How RMS Values Relate to Power Dissipation in AC Circuits

📚 Understanding RMS Values and Power Dissipation in AC Circuits

Alternating Current (AC) circuits are fundamental to modern electrical systems. Unlike Direct Current (DC), AC voltage and current vary sinusoidally over time. Root Mean Square (RMS) values provide a way to quantify the effective voltage or current in an AC circuit, allowing us to calculate power dissipation accurately. Let's dive into how RMS values relate to power dissipation.

📜 A Brief History

The concept of RMS values emerged in the late 19th century as engineers sought a method to compare the effectiveness of AC and DC power. Early AC systems faced challenges in accurately measuring power due to the constantly changing voltage and current.

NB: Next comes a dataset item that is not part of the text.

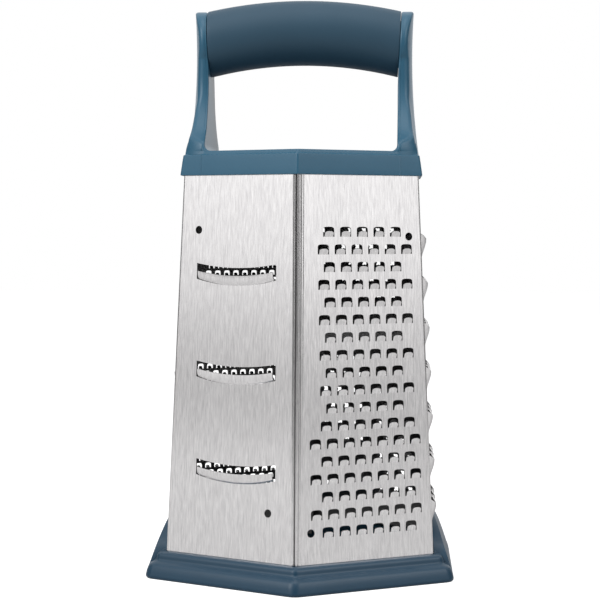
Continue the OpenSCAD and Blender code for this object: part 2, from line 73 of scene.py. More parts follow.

The RMS value provided a standardized way to relate AC power to equivalent DC power, enabling better design and analysis of AC circuits.

💡 Key Principles

• 📐 Definition of RMS: The RMS value of a periodic waveform (like AC voltage or current) is the square root of the mean of the squares of the instantaneous values over one period. Mathematically, it's represented as: $V_{RMS} = \sqrt{\frac{1}{T} \int_0^T [v(t)]^2 dt}$ for voltage and $I_{RMS} = \sqrt{\frac{1}{T} \int_0^T [i(t)]^2 dt}$ for current, where $T$ is the period of the waveform.
• ⚡ Effective Value: The RMS value is often referred to as the "effective" value because it represents the DC equivalent that would produce the same amount of power dissipation in a resistive load.
• 🔥 Power Dissipation: In a resistor, the instantaneous power $p(t)$ is given by $p(t) = i(t)^2 R = \frac{v(t)^2}{R}$. The average power dissipated over one period is $P_{avg} = \frac{1}{T} \int_0^T p(t) dt$.
• 🔗 RMS Voltage and Current: For a sinusoidal AC voltage $v(t) = V_{peak} \cos(\omega t)$ and current $i(t) = I_{peak} \cos(\omega t)$, the RMS values are $V_{RMS} = \frac{V_{peak}}{\sqrt{2}}$ and $I_{RMS} = \frac{I_{peak}}{\sqrt{2}}$.
• 🔢 Power Calculation: The average power dissipated in a resistor can be calculated using RMS values as $P_{avg} = I_{RMS}^2 R = \frac{V_{RMS}^2}{R} = V_{RMS} I_{RMS}$.

🌍 Real-world Examples

• 🏠 Household Appliances: Appliances are rated based on their RMS voltage and power consumption. For example, a 1200W hair dryer operating on a 120V RMS supply draws an RMS current of $I_{RMS} = \frac{P}{V_{RMS}} = \frac{1200}{120} = 10$ amps.
• 💡 Lighting Systems: The brightness and energy consumption of light bulbs are determined by the RMS voltage and current. LED bulbs are designed to operate efficiently using RMS values to ensure consistent light output.
• 🏭 Industrial Motors: Electric motors in industrial applications rely on RMS values to manage power input and output. The torque and speed of a motor are directly related to the RMS current supplied to it.

🎯 Conclusion

RMS values are essential for accurately calculating power dissipation in AC circuits. By understanding the relationship between RMS voltage, RMS current, and resistance, engineers and technicians can design and analyze AC systems effectively, ensuring optimal performance and safety. The RMS value provides a practical and standardized way to quantify AC power, making it indispensable in various electrical applications.